## Input data

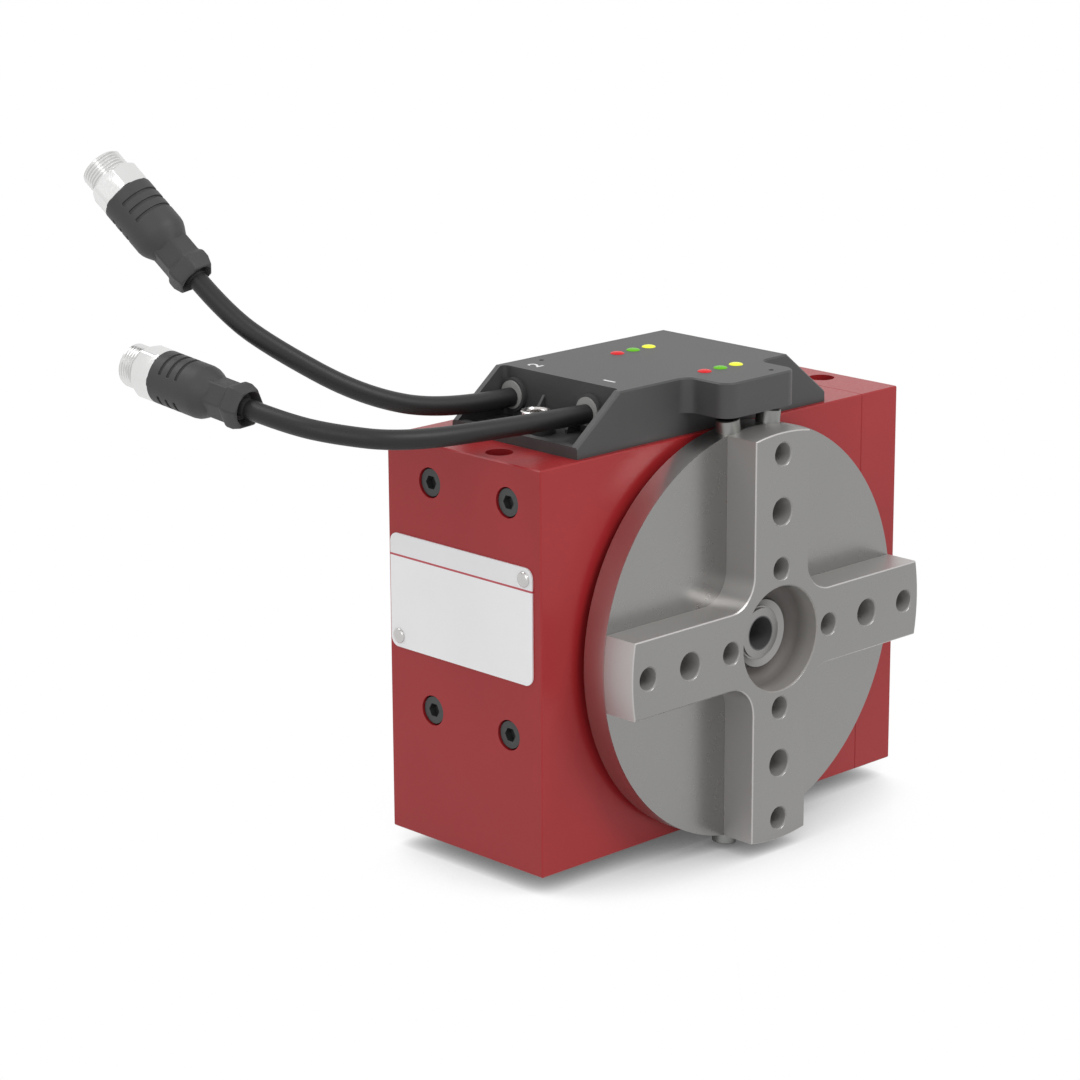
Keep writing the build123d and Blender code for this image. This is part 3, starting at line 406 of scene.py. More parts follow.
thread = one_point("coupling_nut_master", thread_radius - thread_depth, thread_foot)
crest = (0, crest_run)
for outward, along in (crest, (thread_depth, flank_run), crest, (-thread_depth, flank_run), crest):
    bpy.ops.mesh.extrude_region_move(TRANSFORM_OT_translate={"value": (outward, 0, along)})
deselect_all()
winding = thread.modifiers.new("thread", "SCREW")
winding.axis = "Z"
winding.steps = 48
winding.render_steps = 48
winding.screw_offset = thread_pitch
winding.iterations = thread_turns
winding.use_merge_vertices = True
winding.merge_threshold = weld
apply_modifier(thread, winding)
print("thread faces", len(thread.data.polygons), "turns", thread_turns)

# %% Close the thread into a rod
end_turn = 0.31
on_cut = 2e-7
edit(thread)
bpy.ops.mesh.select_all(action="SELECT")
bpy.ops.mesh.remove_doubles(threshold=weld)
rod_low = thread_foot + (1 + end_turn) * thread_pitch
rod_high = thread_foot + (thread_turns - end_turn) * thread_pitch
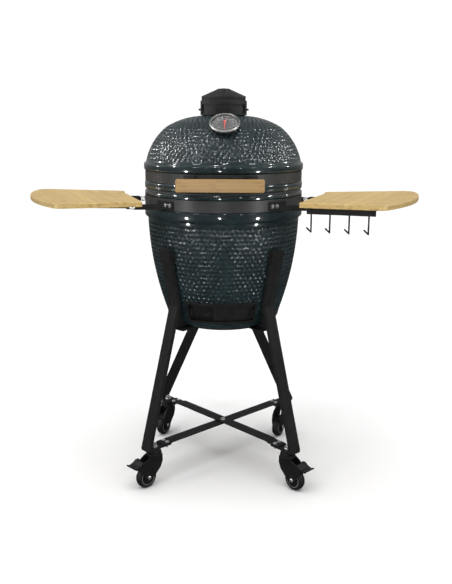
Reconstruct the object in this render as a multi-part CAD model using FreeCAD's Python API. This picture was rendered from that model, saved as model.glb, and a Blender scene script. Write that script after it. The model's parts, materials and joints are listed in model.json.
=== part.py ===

## Stated problem
Repeat the material above exactly.

## Solved exercise
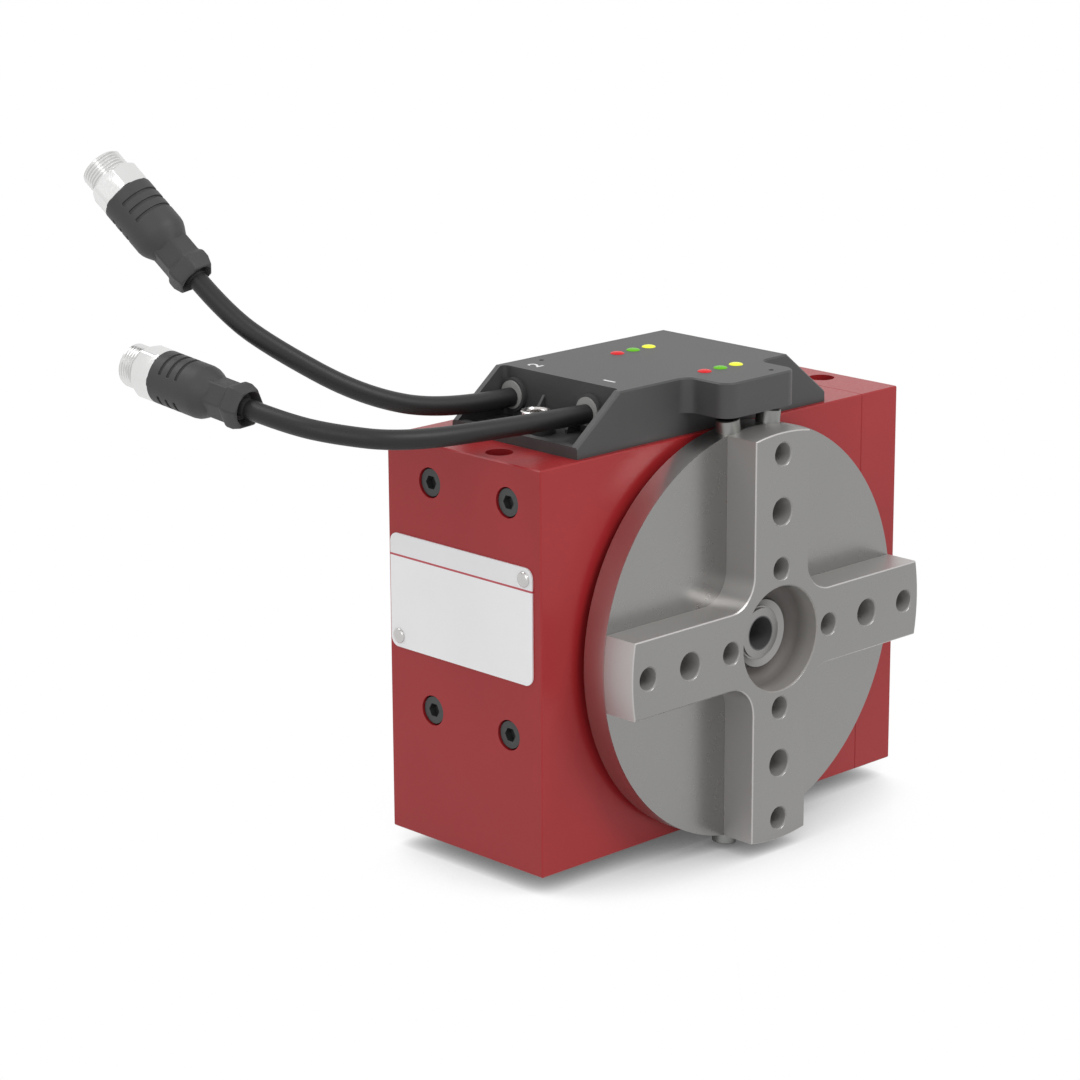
Keep writing the build123d and Blender code for this image. This is part 3, starting at line 406 of scene.py. More parts follow.
thread = one_point("coupling_nut_master", thread_radius - thread_depth, thread_foot)
crest = (0, crest_run)
for outward, along in (crest, (thread_depth, flank_run), crest, (-thread_depth, flank_run), crest):
    bpy.ops.mesh.extrude_region_move(TRANSFORM_OT_translate={"value": (outward, 0, along)})
deselect_all()
winding = thread.modifiers.new("thread", "SCREW")
winding.axis = "Z"
winding.steps = 48
winding.render_steps = 48
winding.screw_offset = thread_pitch
winding.iterations = thread_turns
winding.use_merge_vertices = True
winding.merge_threshold = weld
apply_modifier(thread, winding)
print("thread faces", len(thread.data.polygons), "turns", thread_turns)

# %% Close the thread into a rod
end_turn = 0.31
on_cut = 2e-7
edit(thread)
bpy.ops.mesh.select_all(action="SELECT")
bpy.ops.mesh.remove_doubles(threshold=weld)
rod_low = thread_foot + (1 + end_turn) * thread_pitch
rod_high = thread_foot + (thread_turns - end_turn) * thread_pitch
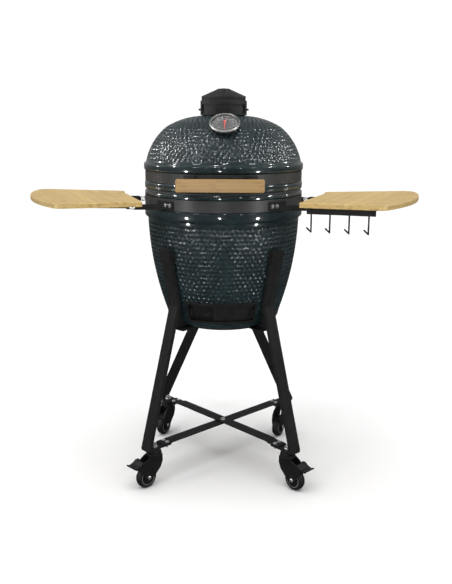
Reconstruct the object in this render as a multi-part CAD model using FreeCAD's Python API. This picture was rendered from that model, saved as model.glb, and a Blender scene script. Write that script after it. The model's parts, materials and joints are listed in model.json.
=== part.py ===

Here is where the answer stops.